-- START DATA EXCERPT --

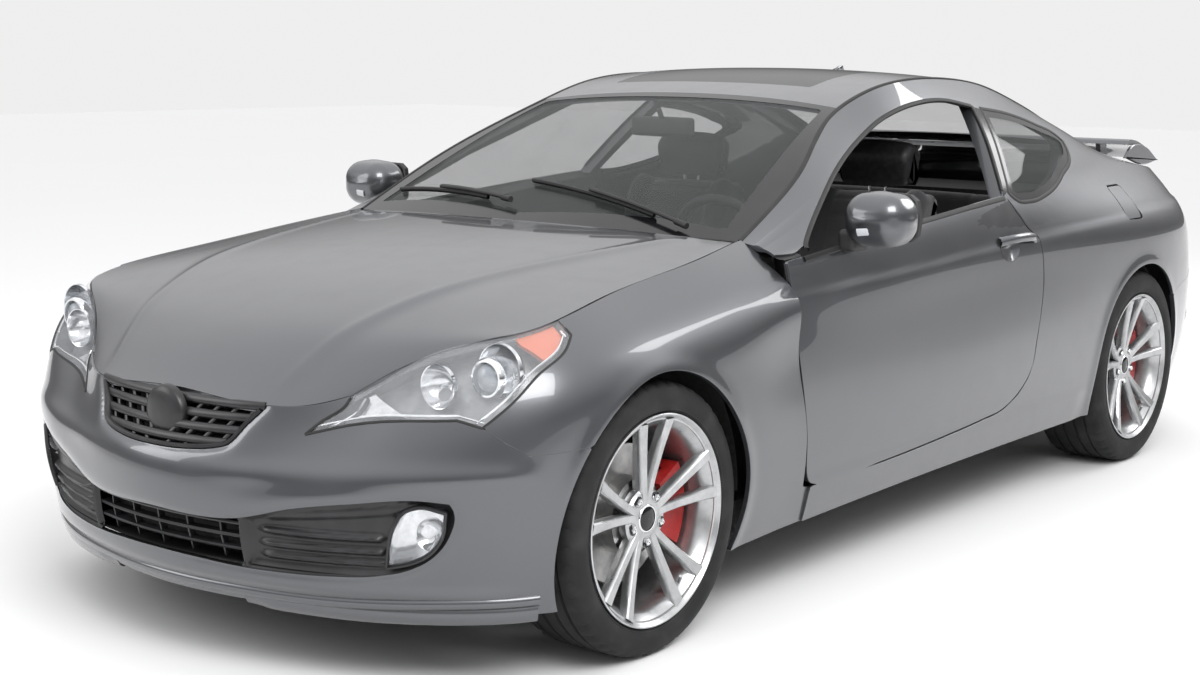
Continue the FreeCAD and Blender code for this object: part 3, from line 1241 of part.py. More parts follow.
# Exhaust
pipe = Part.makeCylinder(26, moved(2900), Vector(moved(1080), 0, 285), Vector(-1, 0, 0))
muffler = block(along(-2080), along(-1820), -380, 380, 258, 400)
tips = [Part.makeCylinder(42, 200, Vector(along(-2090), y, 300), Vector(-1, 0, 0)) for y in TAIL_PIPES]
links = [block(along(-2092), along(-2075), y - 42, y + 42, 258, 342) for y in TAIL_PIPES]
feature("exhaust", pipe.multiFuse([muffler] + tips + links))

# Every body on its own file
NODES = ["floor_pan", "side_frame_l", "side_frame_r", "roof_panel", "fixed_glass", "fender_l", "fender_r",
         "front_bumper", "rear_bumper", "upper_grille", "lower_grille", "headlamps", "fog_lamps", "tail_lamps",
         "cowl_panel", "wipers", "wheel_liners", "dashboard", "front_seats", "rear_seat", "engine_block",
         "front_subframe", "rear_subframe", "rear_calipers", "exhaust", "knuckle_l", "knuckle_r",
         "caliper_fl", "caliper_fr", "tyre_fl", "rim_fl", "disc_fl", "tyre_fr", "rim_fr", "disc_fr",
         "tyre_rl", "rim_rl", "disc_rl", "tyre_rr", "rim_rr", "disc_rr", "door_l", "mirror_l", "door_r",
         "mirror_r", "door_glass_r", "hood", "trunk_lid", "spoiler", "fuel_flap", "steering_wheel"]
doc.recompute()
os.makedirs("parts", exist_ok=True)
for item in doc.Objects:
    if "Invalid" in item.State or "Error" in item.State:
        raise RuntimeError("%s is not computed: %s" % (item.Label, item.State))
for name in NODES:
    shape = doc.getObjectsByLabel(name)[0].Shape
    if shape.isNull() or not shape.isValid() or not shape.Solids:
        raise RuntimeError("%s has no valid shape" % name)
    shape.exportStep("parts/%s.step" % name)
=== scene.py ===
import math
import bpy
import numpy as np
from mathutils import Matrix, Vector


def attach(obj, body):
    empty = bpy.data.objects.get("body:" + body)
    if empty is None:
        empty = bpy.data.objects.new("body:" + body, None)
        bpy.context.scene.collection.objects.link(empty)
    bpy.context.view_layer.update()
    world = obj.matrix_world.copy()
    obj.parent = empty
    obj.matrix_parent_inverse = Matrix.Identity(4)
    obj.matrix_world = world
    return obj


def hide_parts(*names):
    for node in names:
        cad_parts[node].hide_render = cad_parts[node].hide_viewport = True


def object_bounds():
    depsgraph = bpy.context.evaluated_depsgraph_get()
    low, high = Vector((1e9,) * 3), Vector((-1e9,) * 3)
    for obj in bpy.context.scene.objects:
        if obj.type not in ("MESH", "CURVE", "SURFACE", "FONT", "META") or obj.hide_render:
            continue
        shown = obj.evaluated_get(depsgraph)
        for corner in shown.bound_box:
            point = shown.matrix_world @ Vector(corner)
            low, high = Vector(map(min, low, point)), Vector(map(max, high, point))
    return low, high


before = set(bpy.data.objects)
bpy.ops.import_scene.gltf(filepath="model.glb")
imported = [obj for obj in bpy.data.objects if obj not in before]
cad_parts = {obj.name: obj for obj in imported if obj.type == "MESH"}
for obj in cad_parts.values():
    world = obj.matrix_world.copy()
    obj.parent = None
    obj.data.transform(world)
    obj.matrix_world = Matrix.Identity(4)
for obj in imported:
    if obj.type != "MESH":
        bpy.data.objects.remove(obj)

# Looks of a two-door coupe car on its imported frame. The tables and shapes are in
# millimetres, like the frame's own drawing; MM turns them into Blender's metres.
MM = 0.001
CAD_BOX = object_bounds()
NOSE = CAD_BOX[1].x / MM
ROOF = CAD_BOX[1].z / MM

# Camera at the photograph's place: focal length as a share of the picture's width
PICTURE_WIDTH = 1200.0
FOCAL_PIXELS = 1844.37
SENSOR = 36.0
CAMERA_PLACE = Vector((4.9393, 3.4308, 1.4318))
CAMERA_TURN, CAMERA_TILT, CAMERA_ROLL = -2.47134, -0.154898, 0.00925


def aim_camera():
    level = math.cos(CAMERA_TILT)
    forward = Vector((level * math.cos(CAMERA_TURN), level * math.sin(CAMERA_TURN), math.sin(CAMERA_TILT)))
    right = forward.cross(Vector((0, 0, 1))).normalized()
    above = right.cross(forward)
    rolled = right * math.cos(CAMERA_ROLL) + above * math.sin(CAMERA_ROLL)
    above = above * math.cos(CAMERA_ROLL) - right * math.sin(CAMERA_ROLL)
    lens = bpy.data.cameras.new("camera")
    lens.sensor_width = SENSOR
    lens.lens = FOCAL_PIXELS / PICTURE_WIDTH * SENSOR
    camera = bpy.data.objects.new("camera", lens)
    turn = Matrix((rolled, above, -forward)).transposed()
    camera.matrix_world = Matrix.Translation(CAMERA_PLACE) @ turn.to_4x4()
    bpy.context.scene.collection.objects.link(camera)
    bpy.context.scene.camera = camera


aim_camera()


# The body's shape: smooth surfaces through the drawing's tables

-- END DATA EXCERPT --

• _AIM_
From the opening line of the data above through the line that contains "tips + links))", please print each line as it stands and only those lines.

• _RESPONSE BELOW_
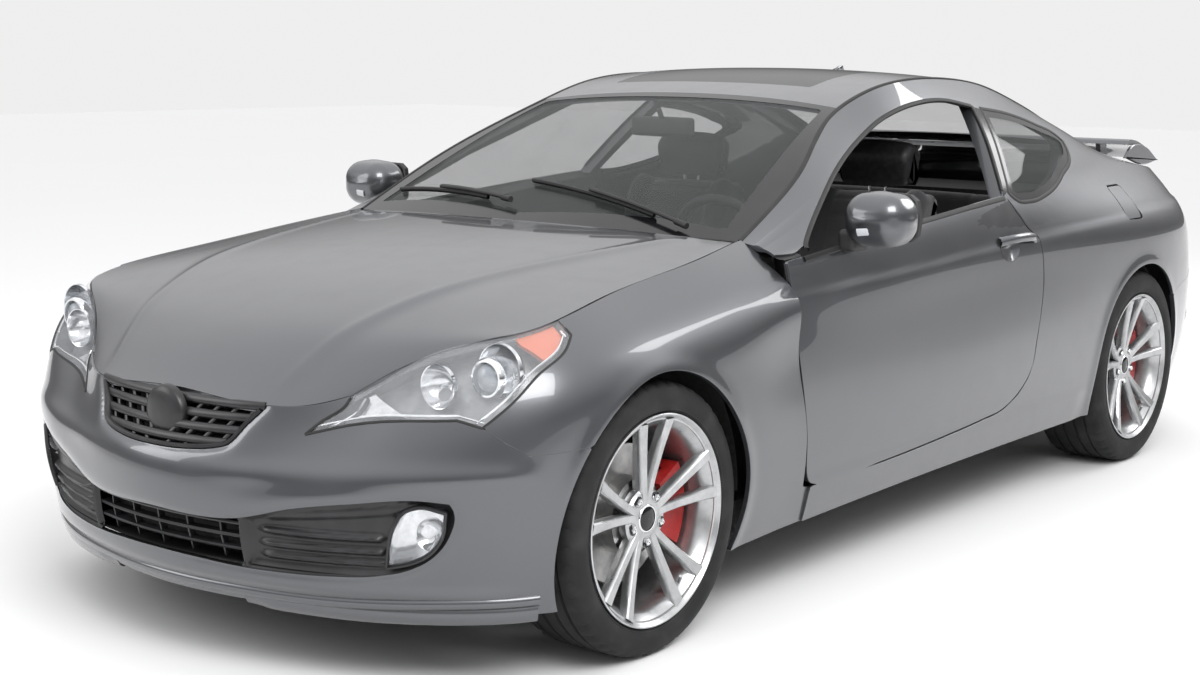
Continue the FreeCAD and Blender code for this object: part 3, from line 1241 of part.py. More parts follow.
# Exhaust
pipe = Part.makeCylinder(26, moved(2900), Vector(moved(1080), 0, 285), Vector(-1, 0, 0))
muffler = block(along(-2080), along(-1820), -380, 380, 258, 400)
tips = [Part.makeCylinder(42, 200, Vector(along(-2090), y, 300), Vector(-1, 0, 0)) for y in TAIL_PIPES]
links = [block(along(-2092), along(-2075), y - 42, y + 42, 258, 342) for y in TAIL_PIPES]
feature("exhaust", pipe.multiFuse([muffler] + tips + links))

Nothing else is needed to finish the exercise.